Deux mois plus tard, Hanna a tout de même réussi à louer un appartement, à Enghien. «Nos conditions de vie sont précaires, malgré ce que je reçois du CPAS, confie la mère de famille. En revanche, je me sens chez moi, plus libre de mes mouvements. Je pensais trouver un job dans le business international, mais j’ai réalisé que mon niveau en anglais et en français est insuffisant pour être recrutée dans ce milieu. Je me renseigne sur les formations proposées aux demandeurs d’emploi. L’offre est assez abondante à Bruxelles, mais c’est un peu loin de chez moi.»

Plus encore que Ruslana, Hanna peine à avoir des contacts téléphoniques réguliers avec sa famille, qui vit en zone occupée. «Avec mes amis résidant en Ukraine libre, nous communiquons facilement par Telegram, raconte-t-elle. Avec mes parents, c’est plus compliqué, car les connexions au réseau GSM ont été coupées depuis l’annexion et ils sont contraints d’utiliser l’Internet russe, plus cher et peu fiable. Malgré l’occupation, mes parents ne veulent pas quitter Melitopol, où ils ont leur maison et leurs amis. D’autant qu’ils ne parlent aucune langue étrangère. Mes enfants, eux, ont vite appris le français en Belgique, grâce à l’école

Ravages psychologiques

Originaire de Donetsk, ville d’Ukraine sous contrôle des forces séparatistes prorusses depuis avril 2014 et annexée par la Russie en septembre 2022, Lyuba Karpachova a quitté son pays depuis plusieurs années. Installée à Bruxelles, elle y a accueilli sa mère après l’invasion russe du 24 février. La jeune femme est, depuis un an, très active dans les structures d’aide aux réfugiés. L’association Promote Ukraine, dont elle est l’une des responsables, a ouvert le centre culturel Prostir, où des bénévoles organisent des cours de langue, de chant et de yoga, mais aussi du soutien psychologique, des séances d’art thérapie et de danse thérapie. «Pas moins de trois cents à quatre cents enfants et adultes ukrainiens par mois bénéficient de ces séances», précise Lyuba.

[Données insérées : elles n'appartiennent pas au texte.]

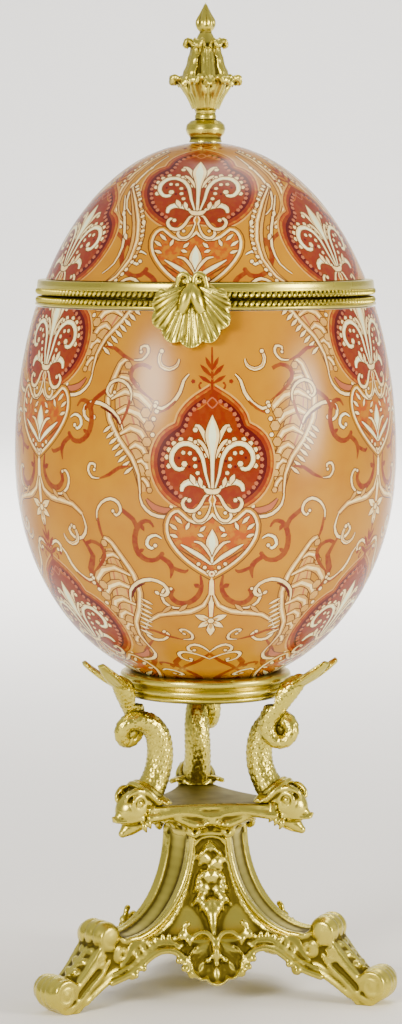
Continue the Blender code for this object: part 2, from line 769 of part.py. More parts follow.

Des réfugiés participent à des marches, collectent des fonds, des vêtements pour leurs pères, frères ou fils engagés dans les combats.
Des réfugiés participent à des marches, collectent des fonds, des vêtements pour leurs pères, frères ou fils engagés dans les combats. © PG

Les réfugiés ont besoin de ce soutien pour réduire l’effet du trauma causé par la guerre et l’exil. «Des enfants ont tendance à s’isoler, à se replier sur eux-mêmes», remarque Igor Chocholak, président de l’Association des Ukrainiens en Belgique. «Pour garder le moral, il faut rester actif, préconise Lyuba. Certains réfugiés l’ont compris et se mobilisent pour aider leur pays en guerre. Ils participent à des marches, à des événements culturels. Ils collectent des fonds, des vêtements et des bougies pour leurs pères, frères ou fils engagés dans les combats.»

Trouver sa place en Belgique

Nataliya Chepurenko, directrice ukrainienne d’une académie de musique bruxelloise fréquentée par les réfugiés, insiste sur la difficulté, pour ces exilés, de s’habituer à la mentalité et au mode de vie belges: «En Belgique, tout est hyperréglementé. Les enfants ne peuvent s’absenter de l’école ou du cours de musique sans motif sérieux. De même, les formalités pour obtenir une carte bancaire ou pour ouvrir un compteur d’eau sont beaucoup plus compliquées ici qu’en Ukraine.» Michel Dymyd, professeur belgo-ukrainien à l’université catholique de Lviv, devenu prêtre gréco-catholique à Charleroi, met l’accent sur les défis que doivent relever les réfugiés: «Il n’est pas facile de trouver sa place dans un nouveau monde, de supporter la dispersion de sa famille et d’affronter un futur incertain. En revanche, les Ukrainiens sont très fiers d’appartenir au peuple qui lutte pour la liberté.» L’un des deux fils de Dymyd, Artem, a été tué en juin dernier, à Donetsk, fauché par une bombe. Le second, engagé lui aussi dans l’armée ukrainienne, se bat sur le front de Bakhmout.

«Des réfugiés pensent que la guerre s’achèvera cet été et qu’ils pourront alors rentrer chez eux, reprend Lyuba. Mais si le conflit se prolonge encore deux ou trois ans, les Ukrainiens s’installeront dans leur exil, les enfants seront totalement intégrés dans leur école belge, ce qui pourrait inciter un grand nombre de familles ukrainiennes à se regrouper en Belgique.»